Damn, this game. It’s got so much depth, and I spent a lot of time thinking about it after playing. There’s so much emotion here, so much hurt, and yet we have this reflective distance from which to interact with and interrogate it all, even as it feels very personal given that two of the NPCs are different iterations of George Dyer, Francis Bacon’s doomed lover. This is a window on suffering people who in turn inflict suffering on others; on self-destruction/self-harm; on pain channeled into art. It begs the question of what the purpose of art is, why people are led to create and view it, and calls out how it can both connect and alienate us. It makes me feel very conflicted, and I think that’s a good thing. Altogether a brilliant game.
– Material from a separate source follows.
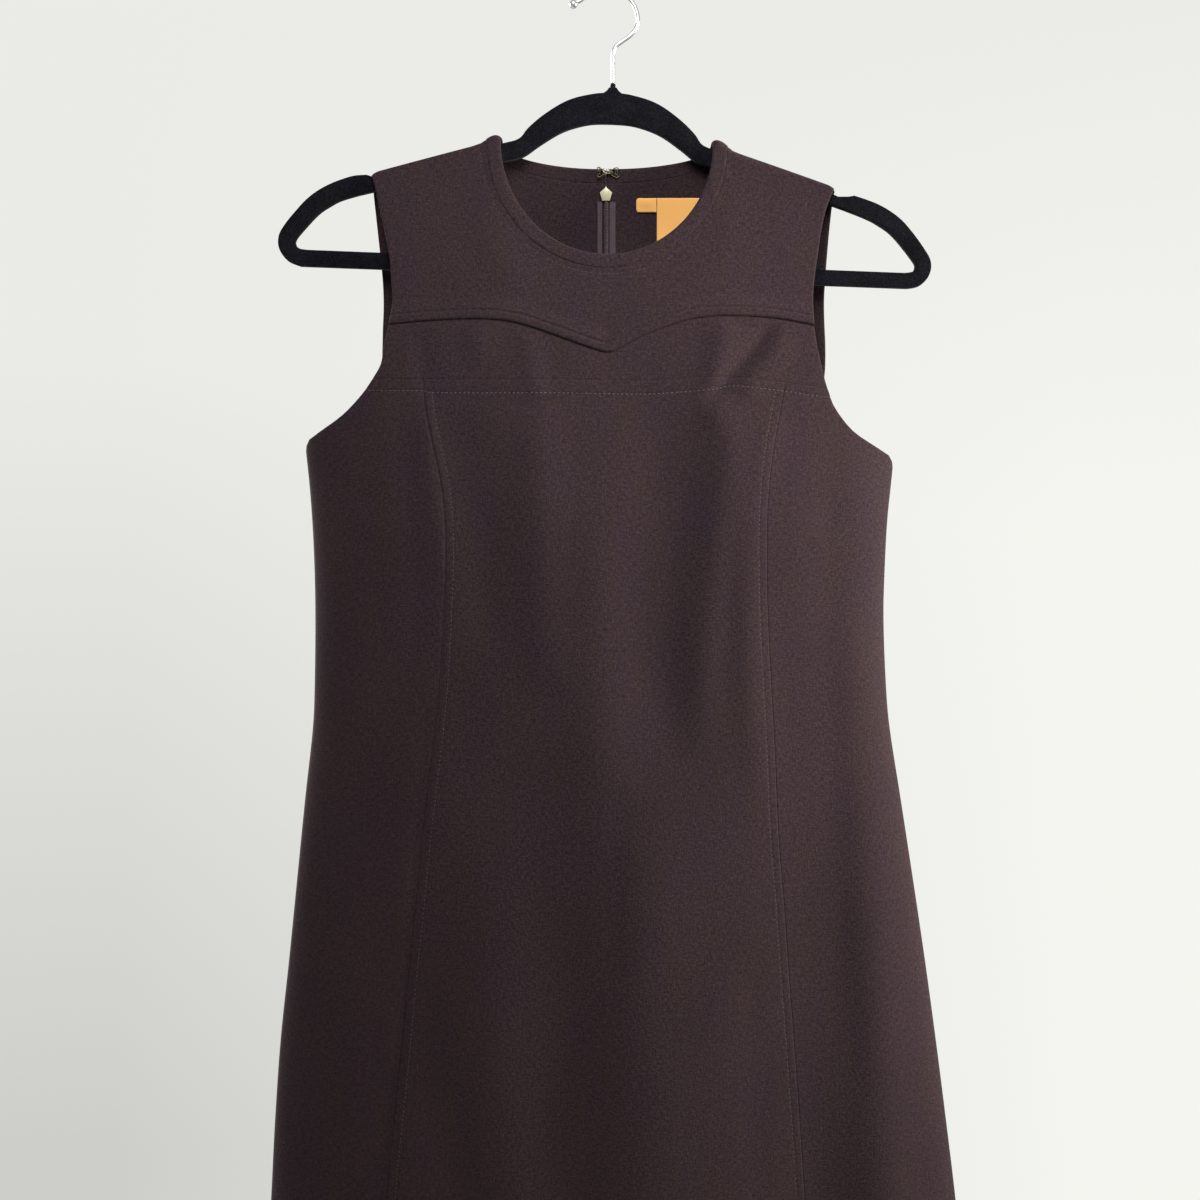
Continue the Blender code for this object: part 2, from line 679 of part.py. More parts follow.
def back_row(x, row, top):
    """Drop of a row of the back, from the hem up to the foot of its upper patch."""
    if row <= SKIRT_ROWS:
        return skirt_row(x, row)
    return mix(skirt_row(x, SKIRT_ROWS), top, ARM_ROWS[row - SKIRT_ROWS])


def back_panel(side, name):
    """Back piece from the neck seam and shoulder to the hem, open along the zip."""
    columns = neck_columns(BACK, side)
    foot = [column[1] for column in columns if column[2]]
    if side == RIGHT:
        columns.reverse()
        foot.reverse()
    corner = YOKE_CORNER[side]
    corner_x = side * edge_out(BACK, side, corner)

    def inside_slit(x, drop):
        return cloth_point(BACK, side * max(side * x, slit(drop)), drop)

    def upper(column, row):
        share, outer = columns[column][:2]
        inner = neck_curve(BACK, side, BAND_WIDTH + BAND_OPEN, share)
        return inside_slit(*across_shoulder(inner, outer, BACK_TOP_ROWS[row]))

    def lower(column, row):
        row = FRONT_ROWS - row
        x_foot, top = foot[column]
        share = x_foot / corner_x
        gathered = 1 - (1 - share) ** 1.5 if share < 1 else 1.0
        if row <= SKIRT_ROWS:
            seam = mix(HEM[side], UNDERARM[side], row / SKIRT_ROWS)
            gather = 1.0
        else:
            up = ARM_ROWS[row - SKIRT_ROWS]
            seam = mix(UNDERARM[side], corner, up)
            gather = 1 - ease(up)
        x = side * mix(share, gathered, gather) * edge_out(BACK, side, seam)
        return inside_slit(x, back_row(x, row, top))

    cloth_panel(name, [(len(columns) - 1, len(BACK_TOP_ROWS) - 1, upper),
                       (len(foot) - 1, FRONT_ROWS, lower)])


# ---------------------------------------------------------------- zip and small fittings
def zip_strip(name, x_from, x_to, thick):
    """A strip of the zip, inside the centre-back seam, on the rows of the back panels."""
    foot = (YOKE_CORNER[LEFT] + YOKE_CORNER[RIGHT]) / 2
    rows = [back_row(0.0, k, foot) for k in range(FRONT_ROWS)]
    rows += [mix(foot, NECK_FOOT[BACK] + BAND_WIDTH, 1 - t) for t in reversed(BACK_TOP_ROWS)]
    rows = [ZIP_TOP] + [drop for drop in reversed(rows) if ZIP_TOP < drop < ZIP_FOOT] + [ZIP_FOOT]

    def place(column, row):
        return cloth_point(BACK, mix(x_from, x_to, column), rows[row], -ZIP_CLEAR - thick)

    cloth_panel(name, [(1, len(rows) - 1, place)], thick, "zip_textile")


def back_frame(drop):
    """Frame on the outside of the back at the centre: X across, Y out of the cloth, Z up it."""
    above, below = cloth_point(BACK, 0.0, drop - 4.0), cloth_point(BACK, 0.0, drop + 4.0)
    up = (above - below).normalized()
    across = Vector((1.0, 0.0, 0.0))
    out = up.cross(across)
    turn = Matrix((across, out, up)).transposed().to_4x4()
    return Matrix.Translation(cloth_point(BACK, 0.0, drop)) @ turn


def box(name, size, middle, collection, slot):
    mesh = bpy.data.meshes.new(name)
    bm = bmesh.new()
    bmesh.ops.create_cube(bm, size=1.0)
    bmesh.ops.scale(bm, vec=Vector(size) * MM, verts=bm.verts)
    bmesh.ops.translate(bm, vec=Vector(middle) * MM, verts=bm.verts)
    bm.to_mesh(mesh)
    bm.free()
    return add_object(name, mesh, slot, collection)


def wire_curve(name, points, radius, closed=False, sides=2):
    """Curve object with round wire on a list of 3-D points in millimetres."""
    curve = bpy.data.curves.new(name, "CURVE")
    curve.dimensions = "3D"
    curve.bevel_depth = radius * MM
    curve.bevel_resolution = sides
    curve.use_fill_caps = True
    spline = curve.splines.new("POLY")
    spline.points.add(len(points) - 1)
    for point, place in zip(spline.points, points):
        point.co = (*(Vector(place) * MM), 1.0)
    spline.use_cyclic_u = closed
    return curve


def flat_curve(name, outlines, thick):
    """Flat plate from 2-D outlines in millimetres; an inner outline is a hole."""
    curve = bpy.data.curves.new(name, "CURVE")
    curve.dimensions = "2D"
    curve.fill_mode = "BOTH"
    curve.extrude = thick / 2 * MM
    for outline in outlines:
        spline = curve.splines.new("POLY")
        spline.points.add(len(outline) - 1)
        for point, (x, y) in zip(spline.points, outline):
            point.co = (x * MM, y * MM, 0.0, 1.0)
        spline.use_cyclic_u = True
    return curve


def mesh_from_curve(curve, matrix, collection, slot):
    """Welded mesh object from a curve, ready to be joined."""
    name = curve.name
    maker = bpy.data.objects.new(name + "_curve", curve)
    bpy.context.scene.collection.objects.link(maker)
    maker.matrix_world = matrix
    graph = bpy.context.evaluated_depsgraph_get()
    mesh = bpy.data.meshes.new_from_object(maker.evaluated_get(graph))
    bm = bmesh.new()
    bm.from_mesh(mesh)
    bmesh.ops.remove_doubles(bm, verts=bm.verts, dist=1e-6)
    bm.to_mesh(mesh)
    bm.free()
    bpy.data.objects.remove(maker, do_unlink=True)
    mesh.materials.clear()
    made = add_object(name, mesh, slot, collection)
    made.matrix_world = matrix
    return made


def join(body, pieces):
    """Boolean union of pieces into body."""
    for piece in pieces:
        union = body.modifiers.new("join_" + piece.name, "BOOLEAN")
        union.operation = "UNION"
        union.object = piece
        piece.hide_render = True
        piece.display_type = "WIRE"


def round_end(middle, radius, start, turn, steps):
    return [(middle[0] + radius * math.cos(math.radians(start + turn * k / steps)),
             middle[1] + radius * math.sin(math.radians(start + turn * k / steps)))
            for k in range(steps + 1)]


def zip_slider(frame):
    """Five-sided inner plate, stem through the slit, outer plate and bail."""
    inner = bpy.data.meshes.new("zip_slider")
    bm = bmesh.new()
    bmesh.ops.create_cone(bm, cap_ends=True, segments=5, radius1=1.0, radius2=1.0, depth=1.0)
    bmesh.ops.rotate(bm, verts=bm.verts, matrix=Matrix.Rotation(math.pi / 2, 3, "X"))
    width = max(v.co.x for v in bm.verts) - min(v.co.x for v in bm.verts)
    top, foot = max(v.co.z for v in bm.verts), min(v.co.z for v in bm.verts)
    if abs(top) < abs(foot):
        bmesh.ops.rotate(bm, verts=bm.verts, matrix=Matrix.Rotation(math.pi, 3, "Y"))
        top, foot = -foot, -top
    middle = (top + foot) / 2
    for v in bm.verts:
        v.co = Vector((v.co.x * SLIDER_WIDTH / width, v.co.y * SLIDER_THICK,
                       (v.co.z - middle) * SLIDER_HEIGHT / (top - foot))) * MM
    bmesh.ops.translate(bm, verts=bm.verts, vec=(0, -(ZIP_CLEAR + SLIDER_THICK / 2) * MM, 0))
    bm.to_mesh(inner)
    bm.free()
    slider = add_object("zip_slider", inner, "cream_enamel", dress)
    slider.matrix_world = frame
    plate_y = CLOTH + ZIP_CLEAR + FACE_PLATE[1] / 2
    stem_from, stem_to = -ZIP_CLEAR - SLIDER_THICK / 2, plate_y
    plate = box("slider_plate", FACE_PLATE, (0, plate_y, 0), cutters, "cream_enamel")
    stem = box("slider_stem", (SLIDER_STEM[0], stem_to - stem_from, SLIDER_STEM[1]),
               (0, (stem_from + stem_to) / 2, 0), cutters, "cream_enamel")
    face_y = plate_y + FACE_PLATE[1] / 2
    arch = round_end((0.0, 0.0), BAIL_MIDDLE, -8, 196, 12)
    bail = mesh_from_curve(
        wire_curve("slider_bail", [(0.0, face_y + y, z) for z, y in arch], BAIL_WIRE),
        Matrix.Identity(4), cutters, "cream_enamel")
    for piece in (plate, stem, bail):
        piece.matrix_world = frame
    join(slider, (plate, stem, bail))
    return face_y


def zip_pull(frame, face_y):
    """Pull tab on its crossbar; its origin is on the hinge line."""
    half = PULL_WIDTH / 2
    end = round_end((0.0, -PULL_LENGTH + half), half, 180, 180, 10)
    outline = [(half, -0.5), (half - 0.5, PULL_BAR), (-half + 0.5, PULL_BAR), (-half, -0.5)] + end
    eye = [(-PULL_EYE[0] / 2, -PULL_BAR), (PULL_EYE[0] / 2, -PULL_BAR),
           (PULL_EYE[0] / 2, -PULL_BAR - PULL_EYE[1]), (-PULL_EYE[0] / 2, -PULL_BAR - PULL_EYE[1])]
    curve = flat_curve("zip_pull", (outline, eye), PULL_THICK)
    pull = add_object("zip_pull", curve, "cream_enamel", dress)
    stand = Matrix.Rotation(math.pi / 2, 4, "X")
    pull.matrix_world = frame @ Matrix.Translation((0, (face_y + HINGE_OUT) * MM, 0)) @ stand


def neck_fastener(name, path, over):
    """Bent wire of the hook or the eye, on the inside of the neck band."""
    points = []
    for x, down in smooth_path(path, 3):
        drop = NECK_FOOT[BACK] + 0.6 + down
        place = cloth_point(BACK, x, drop, -EYE_CLEAR - WIRE_EYE - over) / MM
        points.append(tuple(place))
    add_object(name, wire_curve(name, points, WIRE_EYE, sides=1), "brass", dress)


def label(name, left, top, size, columns, rows):
    def place(column, row):
        x = left + size[0] * column / columns
        drop = top + size[1] * row / rows
        return cloth_point(BACK, x, drop, -LABEL_CLEAR - LABEL_THICK)

    cloth_panel(name, [(columns, rows, place)], LABEL_THICK, "label_weave")


# ---------------------------------------------------------------- hanger
def arm_edges(side):
    """Outer edge and window edge of one side of the hanger, each from the middle out."""
    top = [(along, down) for along, down, _ in ARM_CROWN]
    top += [(along, shoulder_down(along) + ARM_REST) for along, _ in ARM_SHOULDER]
    straight = [place for place in top if place[0] < ARM_CROWN[3][0]]
    outer = straight + smooth_path(top[len(straight):]) + list(STRAP_NOTCH[side])
    outer += smooth_path(list(HANGER_END[side]))
    lower = [(along, down) for along, _, down in ARM_CROWN if along == 0 or along > 10]
    window = smooth_path(lower + list(ARM_SHOULDER) + list(WINDOW_END[side]))
    return [[(side * along, down) for along, down in edge] for edge in (outer, window)]


def hanger_body():
    outlines = []
    for left, right in zip(arm_edges(LEFT), arm_edges(RIGHT)):
        outlines.append([hanger_point(*place) for place in right + left[:0:-1]])
    upright = Matrix.Rotation(math.pi / 2, 4, "X")
    body = mesh_from_curve(flat_curve("hanger_body", outlines, HANGER_THICK), upright,
                           dress, "flock")
    ferrule = bpy.data.meshes.new("hanger_ferrule")
    bm = bmesh.new()
    bmesh.ops.create_cone(bm, cap_ends=True, segments=20, radius1=FERRULE_RADII[0] * MM,
                          radius2=FERRULE_RADII[1] * MM, depth=FERRULE_FOOT * MM)
    bm.to_mesh(ferrule)
    bm.free()
    cone = add_object("hanger_ferrule", ferrule, "flock", cutters)
    x, z = hanger_point(0.0, FERRULE_FOOT / 2)
    cone.matrix_world = (Matrix.Translation(Vector((x, 0, z)) * MM)
                         @ Matrix.Rotation(HANGER_TILT, 4, "Y"))
    join(body, (cone,))


def hanger_hook():
    """Chrome wire: straight stem, a bend out, then the round crown over the rail."""
    start, end = CROWN_TURN
    crown_drop = CROWN_RADIUS - WIRE_RADIUS
    crown = [(x, crown_drop - y) for x, y in round_end((0, 0), CROWN_RADIUS, start, end - start, 28)]
    stem = [(FERRULE_X, FERRULE_DROP - WIRE_CLEAR)] + list(HOOK_STEM)
    path = smooth_path(stem + [crown[0]], 3)[:-1] + crown + list(HOOK_FLARE)
    add_object("hanger_hook", wire_curve("hanger_hook", [(x, 0, -drop) for x, drop in path],
                                         WIRE_RADIUS), "chrome", dress)
    return path


def hook_tip(path):
    """Ball just past the end of the wire."""
    (x0, d0), (x1, d1) = path[-2], path[-1]
    length = math.hypot(x1 - x0, d1 - d0)
    reach = TIP_RADIUS + SEAM_GAP
    middle = (x1 + (x1 - x0) / length * reach, d1 + (d1 - d0) / length * reach)
    mesh = bpy.data.meshes.new("hook_tip")
    bm = bmesh.new()
    bmesh.ops.create_uvsphere(bm, u_segments=16, v_segments=10, radius=TIP_RADIUS * MM)
    bm.to_mesh(mesh)
    bm.free()
    mesh.shade_smooth()
    ball = add_object("hook_tip", mesh, "chrome", dress)
    ball.location = Vector((middle[0], 0, -middle[1])) * MM


def main():
    front_neck_band()
    front_yoke()
    front_chest_band()
    front_centre_panel()
    front_side_panels()
    back_neck_band(LEFT, "back_neck_band_left")
    back_neck_band(RIGHT, "back_neck_band_right")
    back_panel(LEFT, "back_panel_left")
    back_panel(RIGHT, "back_panel_right")
    chain = CHAIN_WIDTH / 2
    tape = chain + SEAM_GAP
    zip_strip("zip_chain", -chain, chain, CHAIN_THICK)
    zip_strip("zip_tape_left", -tape - TAPE_WIDTH, -tape, TAPE_THICK)
    zip_strip("zip_tape_right", tape, tape + TAPE_WIDTH, TAPE_THICK)
    frame = back_frame(SLIDER_DROP)
    face_y = zip_slider(frame)
    zip_pull(frame, face_y)
    neck_fastener("neck_eye", EYE_PATH, 0.0)
    neck_fastener("neck_hook", HOOK_PATH, HOOK_OVER)
    label("neck_label", LABEL_LEFT, LABEL_TOP, LABEL_SIZE, 5, 5)
    label("size_tab", LABEL_LEFT - SEAM_GAP - TAB_SIZE[0], LABEL_TOP, TAB_SIZE, 2, 2)
    hanger_body()
    hook_tip(hanger_hook())
    bpy.context.view_layer.update()


clear_scene()
dress = new_collection("sheath_dress")
cutters = new_collection("cutters")
main()
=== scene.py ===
"""Looks of the sheath dress on its slim hanger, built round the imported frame.

Metres, +Z up, front of the dress toward -Y, origin inside the crown of the hook. The cloth's form
is worked out in millimetres, where "drop" is the distance straight down from the origin, "left" is
the -X side and "right" the +X side, as seen from the front.
"""

import math

import bpy
import numpy as np
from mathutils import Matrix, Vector


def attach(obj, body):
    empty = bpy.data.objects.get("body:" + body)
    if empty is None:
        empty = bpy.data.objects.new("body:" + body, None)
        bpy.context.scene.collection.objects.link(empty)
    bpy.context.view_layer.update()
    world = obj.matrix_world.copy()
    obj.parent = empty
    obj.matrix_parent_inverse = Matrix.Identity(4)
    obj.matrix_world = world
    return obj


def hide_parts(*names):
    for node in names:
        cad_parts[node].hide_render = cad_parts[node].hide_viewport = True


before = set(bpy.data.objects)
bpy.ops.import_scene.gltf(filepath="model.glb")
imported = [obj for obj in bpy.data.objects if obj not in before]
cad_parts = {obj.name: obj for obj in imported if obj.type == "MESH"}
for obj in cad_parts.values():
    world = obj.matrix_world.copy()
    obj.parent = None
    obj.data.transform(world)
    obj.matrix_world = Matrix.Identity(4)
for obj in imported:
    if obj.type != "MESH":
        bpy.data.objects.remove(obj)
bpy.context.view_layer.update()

bl_info = {
    "name": "Sheath Dress on a Hanger",
    "version": (1, 0, 0),
    "blender": (4, 5, 0),
    "location": "3D View > Sidebar > Dress",
    "description": "Builds a sleeveless sheath dress with a pointed yoke, on its slim hanger",
    "category": "Object",
}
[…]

...despite the rather stressful situation the PC is in! The PC’s position as somewhat of an outsider who’s suddenly plunged in over their head was a compelling one, and I enjoyed navigating through the various scenarios (especially those involving cute cats or a mischievous monkey). I also appreciated the social management aspects; it was very gratifying to facilitate a nice breakfast chat between guests despite language barriers, and to save two teenagers from a boring day with their parents and also spur a friendship between them in the process.
So much excellence here—the premise, the characters, the setting, the humor, the puzzles, the narrative voice… it’s all so well done. Highlights include the Torch and Pitchfork Society and their perfectly reasonable demands, Hans in general (and specifically, the conversations with him and the possibility of asking him out), and every interaction with the devil. A very smooth and just plain fun experience!